Autoridades alemães e britânicas anunciaram que vão estudar a criação de um “passaporte de imunidade” para pessoas que se recuperaram da COVID-19. A medida visa permitir que essas pessoas, supostamente imunes ao novo coronavírus, possam voltar a trabalhar.
A ideia, contudo, não é nova. Ela já foi usada no século XVIII, na França. É o que lembra a historiadora da ciência, Cindy Ermus, da Universidade de San Antonio, nos Estados Unidos, em sua conta no Twitter.
Ermus compartilhou na rede social a imagem de um “certificado de saúde” datado de 1723 que era concedido pelo governo francês a pessoas que se recuperaram de uma epidemia de peste bubônica que castigou a região de Provença e do Languedoc. O documento reconhecia oficialmente que a pessoa estava livre da infecção e permitia a sua livre circulação.
Assim como hoje, as autoridades daquela época queriam o quanto antes que as pessoas retornassem às suas atividades econômicas. Isso, no entanto, precisava ser feito de forma extremamente controlada. Contudo, uma vez que a ciência moderna ainda não estava consolidada e faltavam métodos científicos de aferição, não se sabe ao certo se a medida foi eficaz.
Hoje, a ideia de “passaportes de imunidade” não anima muito a comunidade científica. Para muitos cientistas, a ideia é falha porque não se sabe se os recuperados do novo coronavírus desenvolvem mesmo imunidade. Além disso, boa parte dos testes hoje são pouco confiáveis. Recentemente, em coluna publicada na revista científica Nature, Natalie Kofler, especialista da Universidade de Medicina de Harvard, classificou os “passaportes de imunidade” de “uma péssima ideia”.
A “Praga de Provence”
Segundo explica Ermus, entre 1720 e 1722, a região francesa da Provença e partes do Languedoc sofreram uma epidemia de peste (manifestações bubônicas e pneumônicas de Yersinia pestis). O episódio é conhecido como a “Grande Praga de Marselha”, ou ainda, como “Praga da Provença”.

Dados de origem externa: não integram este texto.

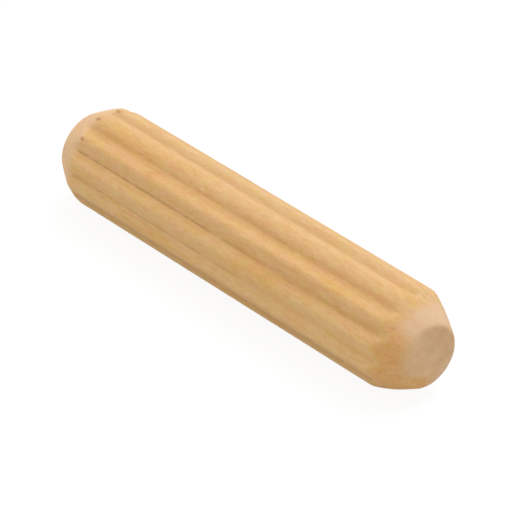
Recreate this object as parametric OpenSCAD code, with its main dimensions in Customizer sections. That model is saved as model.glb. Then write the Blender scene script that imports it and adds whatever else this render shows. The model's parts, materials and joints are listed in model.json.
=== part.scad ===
// Straight fluted dowel pin, turned from one length of hardwood.
// The pin lies along X with the origin on its axis, halfway between its end faces.
// One flute points straight down, so the pin rests on the two lands beside it.

/* [Pin] */
// Diameter over the lands between the flutes
pin_d = 8; // [6:0.5:12]
// Length from one end face to the other
pin_len = 35; // [25:1:60]

/* [Flutes] */
// Number of straight flutes round the shank
flute_count = 12; // [8:1:16]
// Depth of a flute below the lands
flute_depth = 0.4; // [0.2:0.05:0.6]
// Width of the land left standing between two flutes
land_w = 0.38; // [0.2:0.02:0.6]

/* [Ends] */
// Length of the chamfer at each end, measured along the pin
chamfer_len = 2.6; // [1.5:0.1:4]
// Diameter of the end face, measured where it would meet the chamfer in a sharp edge
end_d = 5.1; // [3:0.1:5.2]
// Radius that eases the shoulder between shank and chamfer
shoulder_r = 1.5; // [0.5:0.1:2.5]
// Radius that eases the rim of the end face
rim_r = 0.4; // [0.1:0.05:0.6]

/* [Hidden] */

pin_r = pin_d / 2;
end_r = end_d / 2;
half_len = pin_len / 2;

flute_pitch = 360 / flute_count;
// Angle between the middle of a flute and the edge of the land beside it
flute_half_angle = (flute_pitch - land_w / pin_r * 180 / PI) / 2;
// How far the cutter runs past the land's edge and past the end faces, so that it cuts clean
cutter_overrun = 0.5;

ease_steps = 5;
round_steps = 120;

beech = [0.85, 0.68, 0.45];

// Unit vector from one point of a section towards another
function heading(from, to) = (to - from) / norm(to - from);

// Points of an arc that rounds the corner between its two neighbours in a section
function eased(before, corner, after, radius) =
    let (
        back = heading(corner, before),
        onward = heading(corner, after),
        half_corner = acos(back * onward) / 2,
        centre = corner + heading([0, 0], back + onward) * radius / sin(half_corner),
        first = corner + back * radius / tan(half_corner) - centre,
        last = corner + onward * radius / tan(half_corner) - centre,
        turn = acos(first * last / (radius * radius)),
        side = sign(first.x * last.y - first.y * last.x)
    )
    [
        for (step = [0 : ease_steps])
            let (angle = side * turn * step / ease_steps)
                centre + [
                    first.x * cos(angle) - first.y * sin(angle),
                    first.x * sin(angle) + first.y * cos(angle)
                ]
    ];

// Half of the turned section, from the middle of the shank to the middle of one end face
function end_section() =
    let (
        shank = [pin_r, 0],
        shoulder = [pin_r, half_len - chamfer_len],
        rim = [end_r, half_len],
        face = [0, half_len]
    )
    concat(
        eased(shank, shoulder, rim, shoulder_r),
        eased(shoulder, rim, face, rim_r),
        [face]
    );

// The plain pin before it is fluted
module turned_blank() {
    upper = end_section();
    lower = [for (i = [len(upper) - 1 : -1 : 0]) [upper[i].x, -upper[i].y]];
    rotate([0, 90, 0])
        rotate_extrude($fn = round_steps)
            polygon(concat(lower, upper));
}

// A prism with the section of one flute, its two walls meeting in a line at the bottom
module flute_cutter() {
    bottom = [pin_r - flute_depth, 0];
    edge = pin_r * [cos(flute_half_angle), sin(flute_half_angle)];
    past_edge = edge + cutter_overrun * heading(bottom, edge);
    beyond = [pin_r + flute_depth + cutter_overrun, past_edge.y];
    rotate([90, 0, 90])
        translate([0, 0, -half_len - cutter_overrun])
            linear_extrude(pin_len + 2 * cutter_overrun)
                polygon([
                    bottom,
                    past_edge,
                    beyond,
                    [beyond.x, -beyond.y],
                    [past_edge.x, -past_edge.y]
                ]);
}

module dowel_pin() {
    color(beech)
        difference() {
            turned_blank();
            for (i = [0 : flute_count - 1])
                rotate([i * flute_pitch - 90, 0, 0])
                    flute_cutter();
        }
}

dowel_pin();
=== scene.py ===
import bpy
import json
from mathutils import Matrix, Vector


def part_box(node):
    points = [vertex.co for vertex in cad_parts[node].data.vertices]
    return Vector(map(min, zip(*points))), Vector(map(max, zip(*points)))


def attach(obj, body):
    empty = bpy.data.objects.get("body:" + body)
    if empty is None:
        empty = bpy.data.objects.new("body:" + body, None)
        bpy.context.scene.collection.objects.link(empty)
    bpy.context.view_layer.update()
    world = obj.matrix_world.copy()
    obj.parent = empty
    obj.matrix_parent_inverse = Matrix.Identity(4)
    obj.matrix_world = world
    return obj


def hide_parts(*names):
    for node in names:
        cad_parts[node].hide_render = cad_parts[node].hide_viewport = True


bl_info = {
    "name": "Fluted Dowel Pin",
    "version": (1, 0, 0),
    "blender": (4, 5, 0),
    "location": "3D Viewport > Sidebar > Dowel",
    "description": "Turned and fluted beech dowel pin, lying on a pale studio floor",
    "category": "Add Mesh",
}

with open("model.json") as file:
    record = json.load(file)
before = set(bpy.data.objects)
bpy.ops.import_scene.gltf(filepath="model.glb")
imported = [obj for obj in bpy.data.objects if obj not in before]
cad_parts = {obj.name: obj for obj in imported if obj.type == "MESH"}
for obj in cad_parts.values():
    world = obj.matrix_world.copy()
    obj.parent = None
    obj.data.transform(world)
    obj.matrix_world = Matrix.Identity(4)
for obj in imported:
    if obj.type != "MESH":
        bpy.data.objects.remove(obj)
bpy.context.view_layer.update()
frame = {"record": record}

import json
import math
from typing import NamedTuple

import bpy
from bpy.props import FloatProperty, FloatVectorProperty, IntProperty, PointerProperty
from mathutils import Euler, Vector

MM = 0.001
CAD_NODE = "dowel_pin"
PIN_BODY = "root"

# The box of the whole model as it was packed, before anything is dressed
PIN_LOW, PIN_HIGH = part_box(CAD_NODE)
SHANK = next(m["dims"] for m in frame["record"]["mounts"] if m["name"] == "fluted_shank")
PIN_LENGTH = PIN_HIGH.x - PIN_LOW.x
PIN_DIAMETER = 2 * SHANK["r_mm"] * MM
CHAMFER_LENGTH = (PIN_LENGTH - SHANK["length_mm"] * MM) / 2


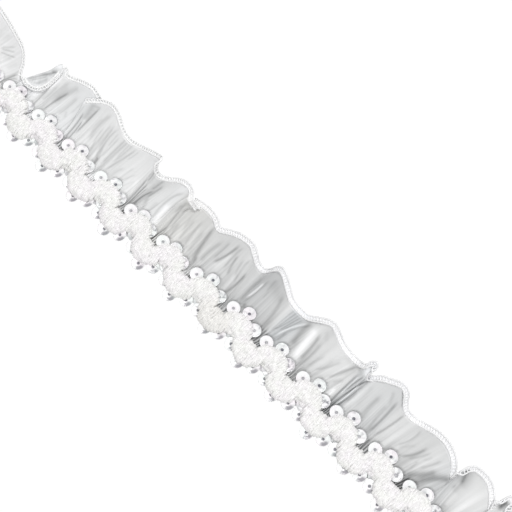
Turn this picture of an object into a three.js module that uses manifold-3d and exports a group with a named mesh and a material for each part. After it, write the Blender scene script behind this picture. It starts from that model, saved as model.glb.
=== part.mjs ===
// A cut length of ruffled ribbon trim, lying flat. A satin ribbon is gathered along one edge and
// overcast along the other, and a serpentine yarn braid is sewn over the gathers. Round spangles
// are held under the ends of the braid's yarns, so that they stand out of both its sides.
//
// Millimetres, +Z up. X runs along the trim, +Y points from the braid to the ruffle's free edge,
// and the trim rests on z = 0. Reach is measured across the trim from the middle of the braid.

import * as THREE from 'three';
import { mergeVertices } from 'three/addons/utils/BufferGeometryUtils.js';
import Module from 'manifold-3d';

const cutLength = 273;
const braidLine = -9.3;

const clothThickness = 1;
const hemThickness = 1.3;
const hemWidth = 2;
const rawEdgeReach = -0.7;
const gatherReach = 2;
const clothRows = 10;
const clothColumnSpacing = 2.1;

const lobePitch = 17.1;
const firstGap = -122.6;
const gapCount = 16;
const gapShare = 0.09;
const waistReach = 2.1;
const lobeRise = 4.1;
const braidColumnSpacing = 1.71;

const spangleRadius = 2.5;
const spangleThickness = 0.8;
const spangleSides = 11;

// The folds of the ruffle, one row for each crest, trough or steep side of its free edge. Head is
// the place along the gathers where the fold starts. Along, reach and lift give the place of its
// hem. Over is the fold line that the cloth passes on its way, where its edge is turned over.
const folds = [
  { head: -136.5, along: -136.5, reach: 25.5, lift: 3 },
  { head: -126, along: -122, reach: 23.3, lift: 6 },
  { head: -116, along: -108, reach: 19, lift: 8 },
  { head: -109, along: -102.5, reach: 14, lift: 5.8 },
  { head: -105.5, along: -98.5, reach: 11.5, lift: 7, over: { along: -99.5, reach: 13, lift: 5 } },
  { head: -101.5, along: -92.5, reach: 12, lift: 9, over: { along: -95.5, reach: 16, lift: 6 } },
  { head: -97, along: -89, reach: 17, lift: 9.5, over: { along: -92.5, reach: 20, lift: 6.5 } },
  { head: -93, along: -90, reach: 24, lift: 9 },
  { head: -90.5, along: -87, reach: 24.3, lift: 5.5 },
  { head: -87.5, along: -83.5, reach: 25, lift: 4.5 },
  { head: -81.5, along: -77.5, reach: 26.5, lift: 8 },
  { head: -72, along: -72.5, reach: 24.8, lift: 4 },
  { head: -65.5, along: -65, reach: 26.8, lift: 8.5 },
  { head: -57, along: -60.3, reach: 24.8, lift: 4.5 },
  { head: -53.5, along: -54, reach: 23.7, lift: 0.5 },
  { head: -48, along: -45, reach: 25.2, lift: 6 },
  { head: -43, along: -40, reach: 25.5, lift: 9 },
  { head: -38.5, along: -38.2, reach: 21.5, lift: 4.5 },
  { head: -36.8, along: -35.5, reach: 20.3, lift: 1.5 },
  { head: -35, along: -31, reach: 23.7, lift: 5 },
  { head: -31, along: -26, reach: 25.2, lift: 8.5 },
  { head: -25.5, along: -21.5, reach: 24, lift: 6.5 },
  { head: -20.5, along: -18, reach: 23.2, lift: 3 },
  { head: -15.5, along: -13, reach: 25, lift: 6 },
  { head: -10, along: -9.5, reach: 24.6, lift: 6 },
  { head: -5.5, along: -6.5, reach: 23.2, lift: 3 },
  { head: -2.5, along: 0.5, reach: 25.7, lift: 7 },
  { head: 3.5, along: 6, reach: 26.3, lift: 8.7 },
  { head: 11.5, along: 10, reach: 25, lift: 6 },
  { head: 14.5, along: 14, reach: 23.9, lift: 0.5 },
  { head: 16.8, along: 18, reach: 25.8, lift: 6 },
  { head: 18.5, along: 20.7, reach: 26.9, lift: 10 },
  { head: 27, along: 27, reach: 24.5, lift: 7 },
  { head: 31, along: 33.5, reach: 22.5, lift: 2.5 },
  { head: 33, along: 39, reach: 22.7, lift: 4.5 },
  { head: 40, along: 44, reach: 25.2, lift: 9 },
  { head: 46, along: 47.2, reach: 26, lift: 9.5 },
  { head: 49.5, along: 52, reach: 24.9, lift: 5 },
  { head: 52, along: 58.5, reach: 23.8, lift: 2.5 },
  { head: 57, along: 62.8, reach: 23.8, lift: 4.5 },
  { head: 63, along: 65.7, reach: 26, lift: 9 },
  { head: 65.7, along: 68.6, reach: 22.3, lift: 4 },
  { head: 68.2, along: 71.5, reach: 24.7, lift: 6.5 },
  { head: 75, along: 76.2, reach: 27.2, lift: 9.5 },
  { head: 80, along: 80, reach: 27.2, lift: 9.7 },
  { head: 82.3, along: 83.2, reach: 24.5, lift: 5.5 },
  { head: 84.8, along: 88, reach: 23.5, lift: 0.5 },
  { head: 90, along: 95, reach: 24.8, lift: 4.5 },
  { head: 95.5, along: 102, reach: 24.7, lift: 7.5 },
  { head: 99.5, along: 107.5, reach: 21.3, lift: 6 },
  { head: 103, along: 110.2, reach: 17, lift: 3 },
  { head: 106.5, along: 112.8, reach: 17.8, lift: 4 },
  { head: 109.8, along: 115, reach: 21, lift: 6.8 },
  { head: 113, along: 116.6, reach: 24.3, lift: 8.8 },
  { head: 115.7, along: 119.5, reach: 25, lift: 9.2 },
  { head: 117.5, along: 123.8, reach: 22.5, lift: 6 },
  { head: 121, along: 126.8, reach: 18.6, lift: 2.5 },
  { head: 124.3, along: 128.8, reach: 20, lift: 4.3 },
  { head: 127.2, along: 130, reach: 23.3, lift: 7.3 },
  { head: 130.2, along: 132, reach: 24, lift: 7.8 },
  { head: 133, along: 134.2, reach: 22.5, lift: 4 },
  { head: 136.5, along: 136.5, reach: 23, lift: 2.5 },
];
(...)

Embora os números variem, a historiadora aponta que o surto tenha matado até 45.000 pessoas, cerca de metade da população da cidade à época. No auge da epidemia, chegaram a morrer 1.000 pessoas por dia. No total, entre 76.000 e 126.000 morreram no sudeste da França devido à doença.
A epidemia de 1720-1722 foi um “desastre de grandes proporções”, classifica a pesquisadora. Em artigo sobre o tema, a pesquisadora explica que situação fez com que governo real em Paris (para onde o regente Philippe d’Orléans se mudara em 1715) empreendesse um grande esforço para administrar a crise, centralizando ainda mais o poder nas mães do rei.
“Primeiro, o governo suspendeu todo o comércio e deixou Provença; instituiu quarentenas rigorosas, criou os certificados de saúde e cordões (ou barreiras) militares que envolviam não apenas milícias burguesas da cidade e o pagamento de taxas provinciais, mas também um quarto do exército regular. Além disso, as autoridades francesas criaram um novo Conseil de Santé (ou Conselho de Saúde) em Paris, que deveria se reunir duas vezes por semana no Louvre para supervisionar todos os aspectos da gestão de crises no sul da França durante a praga. E em setembro de 1720, a Coroa nomeou Charles Claude Andrault de Langeron, marechal do exército do rei, como comandante em chefe da cidade de Marselha e seu território. Junto com os échevins (magistrados municipais de Marselha), ele era responsável por supervisionar a administração da praga em nome do rei.”